The rapid development of the IoT brings great convenience to people's lives and privacy issues. Therefore, it becomes crucial to construct a secure and reliable privacy protection mechanism (Dovhan et al., 2019).
The objective of this thesis is to explore the development of a resilient privacy protection mechanism within the IoT technology environment. The study begins by examining the utilization of digital signature techniques for encrypting network data, thereby ensuring its confidentiality and integrity. Additionally, focus is placed on employing various security techniques, including encryption, firewalls, intrusion detection, and prevention systems, to safeguard network security against the growing sophistication of cyber threats.
In the IoT environment, we further explore the design and implementation of secure routing mechanisms. By rationally planning the network topology, optimizing routing algorithms and introducing fault recovery mechanisms, we aim to improve the robustness and reliability of IoT systems.

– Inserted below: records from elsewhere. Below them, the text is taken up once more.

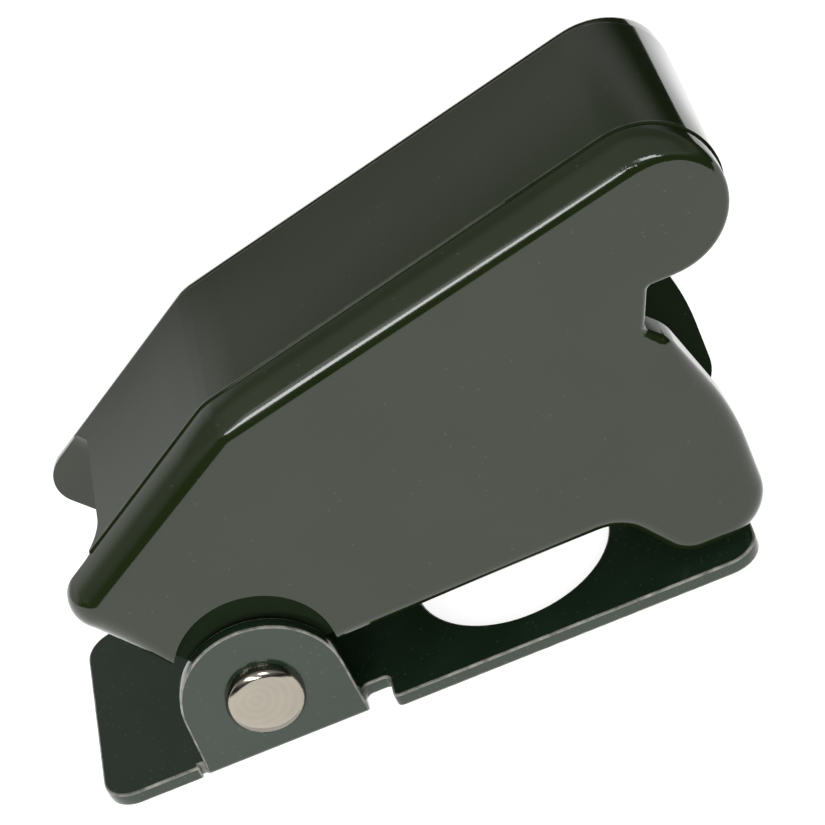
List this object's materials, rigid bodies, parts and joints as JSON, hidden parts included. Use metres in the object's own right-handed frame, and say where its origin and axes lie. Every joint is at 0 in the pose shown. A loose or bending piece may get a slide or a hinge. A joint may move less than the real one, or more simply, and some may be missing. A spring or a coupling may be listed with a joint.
{
  "type": "toggle switch cover",
  "caption": "Flip-up guard for a toggle switch: an open-bottomed hood hinged between the ears of a flat base plate with a hole for the switch bush.",
  "frame": {"origin": "centre of the switch bush hole on the underside of the base plate", "axes": "+Z along the bush hole, up out of the panel; +X from the hinge towards the nose of the hood"},
  "size_m": [0.0467, 0.0174, 0.029],
  "materials": {
    "plate": "dark green-black paint",
    "hood": "glossy black-green moulding",
    "pin": "plated",
    "spring": "bright wire"
  },
  "bodies": {
    "base": {"base_plate": "plate", "hinge_pin": "pin", "torsion_spring": "spring"},
    "hood": {"cover": "hood"}
  },
  "joints": [
    {"name": "cover_hinge", "type": "hinge", "parent": "base", "child": "hood", "pos_m": [-0.01575, 0, 0.00395], "axis": [0, -1, 0], "range_deg": [0, 62], "stiffness_Nm_per_rad": 0.004, "springref_deg": -57.3, "deforming": ["torsion_spring"]}
  ]
}
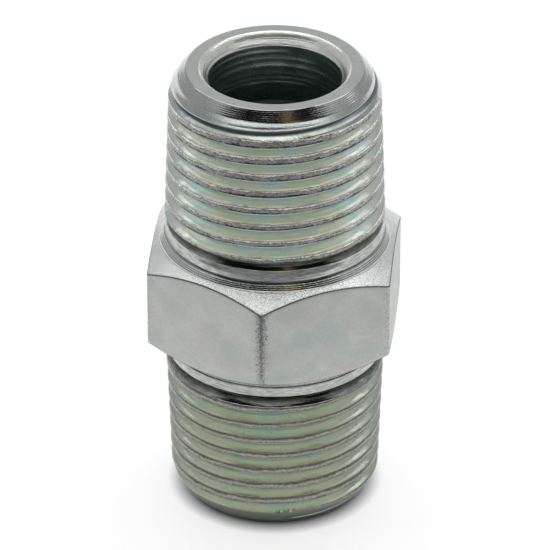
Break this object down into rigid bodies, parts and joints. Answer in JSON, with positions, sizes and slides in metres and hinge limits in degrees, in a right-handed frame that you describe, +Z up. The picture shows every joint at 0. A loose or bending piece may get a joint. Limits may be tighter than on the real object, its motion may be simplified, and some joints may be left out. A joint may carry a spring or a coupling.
{
  "type": "hex nipple",
  "caption": "Steel pipe nipple with a tapered right-hand male pipe thread at each end, a wrench hexagon between them and a straight bore through it.",
  "frame": {"origin": "centre of the lower end face, which the nipple stands on", "axes": "+Z up along the bore axis; one corner of the hexagon points along -Y, so two of its flats face +X and -X"},
  "size_m": [0.024, 0.0276, 0.0473],
  "materials": {
    "zinc_plated_steel": "bright zinc plate with a clear blue-green passivated tint, over turned and drawn steel"
  },
  "bodies": {
    "root": {"hex_nipple": "zinc_plated_steel"}
  },
  "joints": []
}
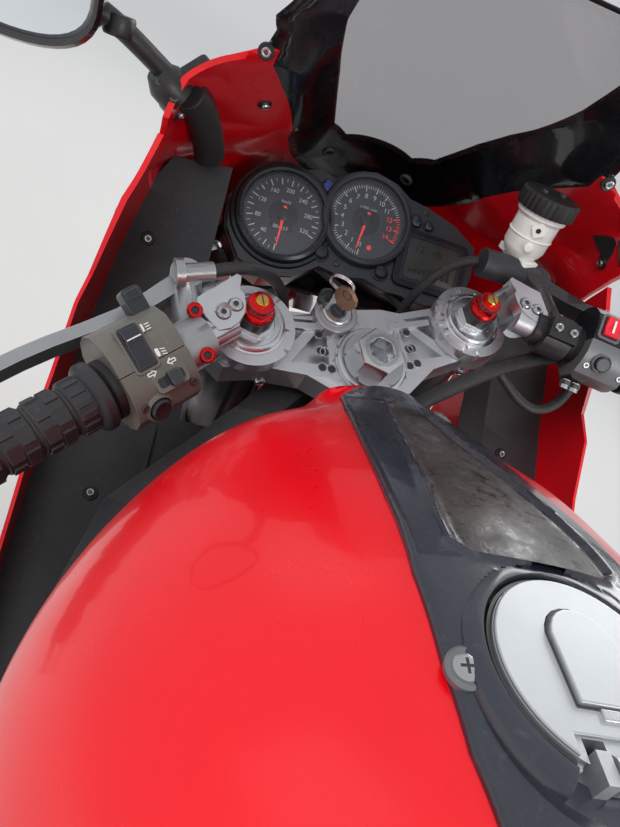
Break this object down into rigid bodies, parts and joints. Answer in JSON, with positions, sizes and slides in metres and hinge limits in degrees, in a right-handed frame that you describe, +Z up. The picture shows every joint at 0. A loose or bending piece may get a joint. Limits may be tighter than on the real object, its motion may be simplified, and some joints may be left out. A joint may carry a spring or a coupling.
{
  "type": "sport bike",
  "caption": "Fully faired sport bike leaning on its side stand with the steering turned left; the wheels, steering, stand and fuel lid move.",
  "frame": {"origin": "centre of the bounding box's footprint, on the ground", "axes": "+X forward, +Y to the rider's left, +Z up; the bike leans towards +Y on its side stand"},
  "size_m": [2.0639, 0.862, 1.1681],
  "materials": {
    "red_paint": "gloss",
    "black_plastic": "satin",
    "grey_plastic": "scuffed satin",
    "gloss_black": "gloss",
    "frame_alloy": "satin",
    "cast_alloy": "machined",
    "engine_paint": "satin black",
    "steel": "brushed",
    "disc_steel": "ground",
    "exhaust_steel": "heat tinted",
    "silencer_alloy": "brushed",
    "tyre": "matt",
    "rubber": "matt",
    "seat_cover": "grained",
    "screen": "smoked clear",
    "lamp_glass": "clear",
    "tail_red": "gloss",
    "reservoir": "translucent white",
    "wheel_paint": "satin black",
    "olive_plastic": "satin"
  },
  "bodies": {
    "chassis": {"frame": "frame_alloy", "subframe": "frame_alloy", "nose_stay": "black_plastic", "engine": "engine_paint", "radiator": "engine_paint", "exhaust_headers": "exhaust_steel", "silencer": "silencer_alloy", "fuel_tank": "red_paint", "tank_panel": "gloss_black", "filler_ring": "cast_alloy", "rider_seat": "seat_cover", "pillion_seat": "seat_cover", "tail_cowl": "red_paint", "tail_light": "tail_red", "rear_mudguard": "black_plastic", "upper_fairing": "red_paint", "side_fairing_left": "red_paint", "side_fairing_right": "red_paint", "lower_cowl": "red_paint", "windscreen": "screen", "headlight": "lamp_glass", "inner_panel_left": "grey_plastic", "inner_panel_right": "grey_plastic", "instrument_cluster": "black_plastic", "mirrors": "black_plastic", "swingarm": "frame_alloy", "rear_shock": "steel", "chain": "steel", "rear_caliper": "steel", "rear_axle": "steel", "footrests": "frame_alloy"},
    "steering": {"top_clamp": "cast_alloy", "lower_clamp": "cast_alloy", "fork_left": "cast_alloy", "fork_right": "cast_alloy", "front_axle": "steel", "front_mudguard": "red_paint", "clip_on_left": "cast_alloy", "clip_on_right": "cast_alloy", "grip_left": "rubber", "grip_right": "rubber", "switch_left": "olive_plastic", "switch_right": "black_plastic", "clutch_lever": "cast_alloy", "brake_lever": "cast_alloy", "brake_reservoir": "reservoir", "front_calipers": "steel", "ignition_lock": "steel", "clutch_cable": "rubber", "brake_hoses": "rubber", "wiring_loom": "rubber"},
    "front_wheel": {"front_rim": "wheel_paint", "front_tyre": "tyre", "front_discs": "disc_steel"},
    "rear_wheel": {"rear_rim": "wheel_paint", "rear_tyre": "tyre", "rear_disc": "disc_steel", "rear_sprocket": "steel"},
    "side_stand": {"side_stand": "steel"},
    "fuel_lid": {"fuel_lid": "cast_alloy"}
  },
  "joints": [
    {"name": "steering_turn", "type": "hinge", "parent": "chassis", "child": "steering", "pos_m": [0.45281, -0.0347, 0.86176], "axis": [-0.4035, 0.1746, 0.8982], "range_deg": [-38, 0]},
    {"name": "front_wheel_spin", "type": "hinge", "parent": "steering", "child": "front_wheel", "pos_m": [0.74234, -0.13545, 0.28883], "axis": [-0.2979, 0.9031, -0.3094], "continuous": true},
    {"name": "rear_wheel_spin", "type": "hinge", "parent": "chassis", "child": "rear_wheel", "pos_m": [-0.671, -0.14172, 0.31121], "axis": [0, 0.9816, -0.1908], "continuous": true},
    {"name": "side_stand_fold", "type": "hinge", "parent": "chassis", "child": "side_stand", "pos_m": [-0.09329, 0.01166, 0.19881], "axis": [0.1436, 0.9488, 0.2812], "range_deg": [0, 105]},
    {"name": "fuel_lid_open", "type": "hinge", "parent": "chassis", "child": "fuel_lid", "pos_m": [0.09398, -0.00991, 0.98932], "axis": [0, -0.9816, 0.1908], "range_deg": [0, 100]}
  ]
}
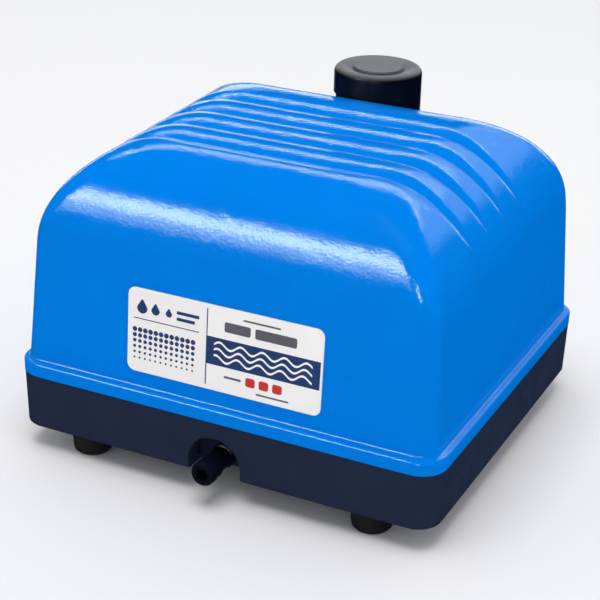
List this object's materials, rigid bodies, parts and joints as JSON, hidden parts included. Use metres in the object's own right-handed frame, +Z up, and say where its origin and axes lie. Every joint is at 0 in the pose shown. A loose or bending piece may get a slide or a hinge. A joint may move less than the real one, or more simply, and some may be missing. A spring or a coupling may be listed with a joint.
{
  "type": "air pump",
  "caption": "Box-shaped diaphragm air pump with a ribbed, rounded painted cover on a dark base tray, a lift-off intake filter cap behind and a barbed outlet nozzle at the front.",
  "frame": {"origin": "on the ground plane, under the middle of the case", "axes": "+Z up, +X to the right seen from the front, +Y to the rear; the outlet nozzle points along -Y"},
  "size_m": [0.2, 0.1998, 0.1511],
  "materials": {
    "cover_paint": "glossy enamel with a fine orange peel",
    "name_plate": "printed film, satin",
    "tray_plastic": "satin, finely textured",
    "gasket_rubber": "matt",
    "cover_screw_steel": "zinc plated",
    "foot_screw_steel": "zinc plated",
    "nozzle_plastic": "satin",
    "seal_rubber": "matt",
    "tank_plastic": "satin",
    "inner_screw_steel": "zinc plated",
    "gland_plastic": "satin",
    "terminal_plastic": "satin",
    "terminal_brass": "bright",
    "seat_plastic": "satin",
    "filter_foam": "open cell foam",
    "cap_plastic": "satin, finely textured",
    "frame_aluminium": "cast",
    "core_steel": "laminated sheet",
    "bobbin_plastic": "satin",
    "coil_copper": "enamelled wire",
    "armature_steel": "machined",
    "magnet_ferrite": "sintered",
    "stud_steel": "turned",
    "disc_aluminium": "turned",
    "keeper_plastic": "satin",
    "foot_rubber": "matt",
    "damper_rubber": "matt",
    "diaphragm_rubber": "matt",
    "head_aluminium": "die cast",
    "flap_rubber": "matt",
    "hose_rubber": "matt"
  },
  "bodies": {
    "case": {"upper_cover": "cover_paint", "front_label": "name_plate", "base_tray": "tray_plastic", "case_gasket": "gasket_rubber", "cover_screws": "cover_screw_steel", "foot_screws": "foot_screw_steel", "outlet_nozzle": "nozzle_plastic", "nozzle_seal": "seal_rubber", "tank_lid": "tank_plastic", "tank_lid_screws": "inner_screw_steel", "cable_gland": "gland_plastic", "gland_locknut": "gland_plastic", "terminal_block": "terminal_plastic", "terminal_screws": "terminal_brass", "filter_seat": "seat_plastic", "seat_screws": "inner_screw_steel", "foam_filter": "filter_foam", "pump_frame": "frame_aluminium", "damper_screws": "inner_screw_steel", "core_front": "core_steel", "core_rear": "core_steel", "bobbin_front": "bobbin_plastic", "bobbin_rear": "bobbin_plastic", "coil_front": "coil_copper", "coil_rear": "coil_copper", "core_screws": "inner_screw_steel", "flap_keepers": "keeper_plastic", "head_screws": "inner_screw_steel", "foot_front_left": "foot_rubber", "foot_front_right": "foot_rubber", "foot_rear_left": "foot_rubber", "foot_rear_right": "foot_rubber", "damper_front_left": "damper_rubber", "damper_front_right": "damper_rubber", "damper_rear_left": "damper_rubber", "damper_rear_right": "damper_rubber", "diaphragm_left": "diaphragm_rubber", "pump_head_left": "head_aluminium", "head_cover_left": "head_aluminium", "air_hose_left": "hose_rubber", "diaphragm_right": "diaphragm_rubber", "pump_head_right": "head_aluminium", "head_cover_right": "head_aluminium", "air_hose_right": "hose_rubber"},
    "armature": {"armature": "armature_steel", "magnet_left": "magnet_ferrite", "magnet_right": "magnet_ferrite", "armature_studs": "stud_steel", "clamp_discs": "disc_aluminium", "stud_nuts": "stud_steel"},
    "cap": {"filter_cap": "cap_plastic"},
    "left_inlet_valve": {"inlet_flap_left": "flap_rubber"},
    "right_inlet_valve": {"inlet_flap_right": "flap_rubber"},
    "left_outlet_valve": {"outlet_flap_left": "flap_rubber"},
    "right_outlet_valve": {"outlet_flap_right": "flap_rubber"}
  },
  "joints": [
    {"name": "armature_slide", "type": "slide", "parent": "case", "child": "armature", "axis": [1, 0, 0], "range_m": [-0.002, 0.002], "stiffness_N_per_m": 20000, "deforming": ["diaphragm_left", "diaphragm_right"]},
    {"name": "cap_lift", "type": "slide", "parent": "case", "child": "cap", "axis": [0, 0, 1], "range_m": [0, 0.03]},
    {"name": "left_inlet_flap_hinge", "type": "hinge", "parent": "case", "child": "left_inlet_valve", "pos_m": [-0.0575, 0, 0.102], "axis": [0, -1, 0], "range_deg": [0, 10], "stiffness_Nm_per_rad": 0.0005},
    {"name": "left_outlet_flap_hinge", "type": "hinge", "parent": "case", "child": "left_outlet_valve", "pos_m": [-0.0625, 0, 0.062], "axis": [0, -1, 0], "range_deg": [0, 10], "stiffness_Nm_per_rad": 0.0005},
    {"name": "right_inlet_flap_hinge", "type": "hinge", "parent": "case", "child": "right_inlet_valve", "pos_m": [0.0575, 0, 0.102], "axis": [0, 1, 0], "range_deg": [0, 10], "stiffness_Nm_per_rad": 0.0005},
    {"name": "right_outlet_flap_hinge", "type": "hinge", "parent": "case", "child": "right_outlet_valve", "pos_m": [0.0625, 0, 0.062], "axis": [0, 1, 0], "range_deg": [0, 10], "stiffness_Nm_per_rad": 0.0005}
  ]
}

In addition, we will study techniques in authentication and remote control to ensure that only authorized users can access and operate IoT devices.
By conducting detailed validation experiments and performance analysis, the feasibility and effectiveness of the proposed mechanisms will be evaluated. The research aims to offer substantial evidence supporting the construction of a secure and reliable privacy protection mechanism, thereby fostering the sustainable development of IoT technology.